[Records from a data collection]
::::::::
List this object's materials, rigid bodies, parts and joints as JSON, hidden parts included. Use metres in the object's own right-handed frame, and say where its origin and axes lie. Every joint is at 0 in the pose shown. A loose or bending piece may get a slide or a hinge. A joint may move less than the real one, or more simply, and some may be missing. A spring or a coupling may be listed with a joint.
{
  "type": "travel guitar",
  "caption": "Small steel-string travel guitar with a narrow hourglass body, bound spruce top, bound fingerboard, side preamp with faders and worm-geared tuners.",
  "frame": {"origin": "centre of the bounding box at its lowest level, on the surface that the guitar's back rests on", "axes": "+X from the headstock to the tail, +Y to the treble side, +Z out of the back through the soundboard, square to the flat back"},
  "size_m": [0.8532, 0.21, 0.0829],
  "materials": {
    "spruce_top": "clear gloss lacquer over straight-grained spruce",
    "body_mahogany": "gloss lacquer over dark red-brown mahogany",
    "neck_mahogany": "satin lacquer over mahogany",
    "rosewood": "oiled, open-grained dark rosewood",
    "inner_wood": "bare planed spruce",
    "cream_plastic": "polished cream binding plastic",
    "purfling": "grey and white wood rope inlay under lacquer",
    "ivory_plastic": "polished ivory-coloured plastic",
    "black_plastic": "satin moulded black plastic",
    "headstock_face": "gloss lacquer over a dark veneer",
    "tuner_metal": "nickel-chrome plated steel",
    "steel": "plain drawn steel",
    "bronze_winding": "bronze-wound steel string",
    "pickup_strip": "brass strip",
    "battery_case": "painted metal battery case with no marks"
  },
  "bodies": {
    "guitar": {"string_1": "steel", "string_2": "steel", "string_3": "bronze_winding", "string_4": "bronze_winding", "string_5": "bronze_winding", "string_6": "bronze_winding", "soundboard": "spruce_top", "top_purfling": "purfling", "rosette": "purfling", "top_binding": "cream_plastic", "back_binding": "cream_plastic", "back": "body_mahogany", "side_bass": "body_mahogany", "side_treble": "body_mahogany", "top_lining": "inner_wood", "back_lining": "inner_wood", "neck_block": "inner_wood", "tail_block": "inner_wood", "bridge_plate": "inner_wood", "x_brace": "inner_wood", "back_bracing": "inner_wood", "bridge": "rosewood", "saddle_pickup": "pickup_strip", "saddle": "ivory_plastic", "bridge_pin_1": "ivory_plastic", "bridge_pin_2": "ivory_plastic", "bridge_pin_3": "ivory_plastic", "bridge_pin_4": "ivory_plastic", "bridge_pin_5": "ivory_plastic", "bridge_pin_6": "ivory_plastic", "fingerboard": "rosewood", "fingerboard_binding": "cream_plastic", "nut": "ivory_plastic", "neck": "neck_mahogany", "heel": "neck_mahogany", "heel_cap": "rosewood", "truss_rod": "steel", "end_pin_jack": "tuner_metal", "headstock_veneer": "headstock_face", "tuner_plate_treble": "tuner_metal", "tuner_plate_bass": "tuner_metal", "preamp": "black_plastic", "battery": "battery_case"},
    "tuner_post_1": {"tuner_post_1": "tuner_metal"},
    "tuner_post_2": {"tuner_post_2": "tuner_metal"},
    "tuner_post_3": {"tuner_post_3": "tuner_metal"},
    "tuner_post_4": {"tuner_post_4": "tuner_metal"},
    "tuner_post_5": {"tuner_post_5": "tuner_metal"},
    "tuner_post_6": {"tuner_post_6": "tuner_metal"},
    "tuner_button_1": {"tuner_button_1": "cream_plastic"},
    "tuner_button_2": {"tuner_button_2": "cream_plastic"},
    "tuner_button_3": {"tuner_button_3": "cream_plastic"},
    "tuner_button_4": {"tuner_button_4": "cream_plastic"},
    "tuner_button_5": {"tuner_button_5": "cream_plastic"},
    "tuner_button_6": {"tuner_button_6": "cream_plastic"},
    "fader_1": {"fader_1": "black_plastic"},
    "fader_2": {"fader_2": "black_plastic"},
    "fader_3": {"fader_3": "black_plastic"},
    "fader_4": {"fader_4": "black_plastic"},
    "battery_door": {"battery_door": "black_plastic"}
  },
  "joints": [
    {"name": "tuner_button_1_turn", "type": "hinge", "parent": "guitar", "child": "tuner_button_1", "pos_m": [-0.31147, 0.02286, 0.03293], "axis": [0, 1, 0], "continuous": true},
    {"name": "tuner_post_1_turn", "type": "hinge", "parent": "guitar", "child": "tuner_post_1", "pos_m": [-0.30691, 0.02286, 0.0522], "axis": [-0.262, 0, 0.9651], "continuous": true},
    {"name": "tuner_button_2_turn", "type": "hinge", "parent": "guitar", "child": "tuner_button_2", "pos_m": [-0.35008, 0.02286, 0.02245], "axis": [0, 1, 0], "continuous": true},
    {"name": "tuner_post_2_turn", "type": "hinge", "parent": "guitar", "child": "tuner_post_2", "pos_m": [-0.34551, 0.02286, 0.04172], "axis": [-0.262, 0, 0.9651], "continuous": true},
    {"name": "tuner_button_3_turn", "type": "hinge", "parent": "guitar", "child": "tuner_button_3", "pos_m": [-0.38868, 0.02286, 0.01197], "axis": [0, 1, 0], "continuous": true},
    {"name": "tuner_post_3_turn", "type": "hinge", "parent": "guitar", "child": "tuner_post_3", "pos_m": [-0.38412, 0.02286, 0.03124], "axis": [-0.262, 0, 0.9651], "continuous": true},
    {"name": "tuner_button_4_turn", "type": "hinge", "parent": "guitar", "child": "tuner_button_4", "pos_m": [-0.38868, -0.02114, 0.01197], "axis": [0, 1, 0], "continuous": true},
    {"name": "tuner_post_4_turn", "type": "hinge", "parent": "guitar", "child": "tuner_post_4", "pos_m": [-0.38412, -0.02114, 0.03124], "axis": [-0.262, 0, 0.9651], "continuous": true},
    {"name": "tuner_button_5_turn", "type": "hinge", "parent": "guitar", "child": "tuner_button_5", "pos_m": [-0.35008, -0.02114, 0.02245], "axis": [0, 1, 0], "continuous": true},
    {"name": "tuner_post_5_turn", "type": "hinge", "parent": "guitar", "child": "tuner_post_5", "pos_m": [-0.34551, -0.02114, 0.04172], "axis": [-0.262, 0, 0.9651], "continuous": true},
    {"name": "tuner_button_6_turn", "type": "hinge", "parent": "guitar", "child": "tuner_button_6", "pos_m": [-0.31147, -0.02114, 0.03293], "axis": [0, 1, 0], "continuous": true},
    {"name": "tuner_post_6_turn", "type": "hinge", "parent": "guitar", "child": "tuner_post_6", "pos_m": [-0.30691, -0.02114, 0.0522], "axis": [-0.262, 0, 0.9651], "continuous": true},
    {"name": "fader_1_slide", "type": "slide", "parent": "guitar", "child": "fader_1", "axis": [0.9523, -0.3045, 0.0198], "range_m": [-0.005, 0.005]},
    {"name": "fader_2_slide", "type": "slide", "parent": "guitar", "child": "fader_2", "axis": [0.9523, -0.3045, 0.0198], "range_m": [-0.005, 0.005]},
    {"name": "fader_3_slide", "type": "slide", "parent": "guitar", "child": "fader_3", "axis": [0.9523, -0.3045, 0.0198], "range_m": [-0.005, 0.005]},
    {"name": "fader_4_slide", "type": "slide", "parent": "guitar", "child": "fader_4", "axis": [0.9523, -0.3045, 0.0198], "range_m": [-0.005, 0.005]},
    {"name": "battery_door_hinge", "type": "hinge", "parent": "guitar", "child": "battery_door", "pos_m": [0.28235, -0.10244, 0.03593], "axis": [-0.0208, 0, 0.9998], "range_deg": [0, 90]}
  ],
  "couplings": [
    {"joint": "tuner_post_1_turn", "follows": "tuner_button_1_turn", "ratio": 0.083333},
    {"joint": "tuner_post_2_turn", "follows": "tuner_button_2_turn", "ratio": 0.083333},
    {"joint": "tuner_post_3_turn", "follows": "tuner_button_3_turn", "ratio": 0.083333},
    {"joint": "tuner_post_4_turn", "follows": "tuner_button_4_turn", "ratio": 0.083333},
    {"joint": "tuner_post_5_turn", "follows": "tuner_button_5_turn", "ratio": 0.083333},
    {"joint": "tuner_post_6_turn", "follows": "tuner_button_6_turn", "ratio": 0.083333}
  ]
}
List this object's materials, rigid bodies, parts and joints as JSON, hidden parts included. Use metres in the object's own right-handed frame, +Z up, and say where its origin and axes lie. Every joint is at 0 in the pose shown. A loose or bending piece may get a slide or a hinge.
::::::::
Search the entries for the word "frame" and gather every line where it appears.

List this object's materials, rigid bodies, parts and joints as JSON, hidden parts included. Use metres in the object's own right-handed frame, and say where its origin and axes lie. Every joint is at 0 in the pose shown. A loose or bending piece may get a slide or a hinge. A joint may move less than the real one, or more simply, and some may be missing. A spring or a coupling may be listed with a joint.
  "frame": {"origin": "centre of the bounding box at its lowest level, on the surface that the guitar's back rests on", "axes": "+X from the headstock to the tail, +Y to the treble side, +Z out of the back through the soundboard, square to the flat back"},
List this object's materials, rigid bodies, parts and joints as JSON, hidden parts included. Use metres in the object's own right-handed frame, +Z up, and say where its origin and axes lie. Every joint is at 0 in the pose shown. A loose or bending piece may get a slide or a hinge.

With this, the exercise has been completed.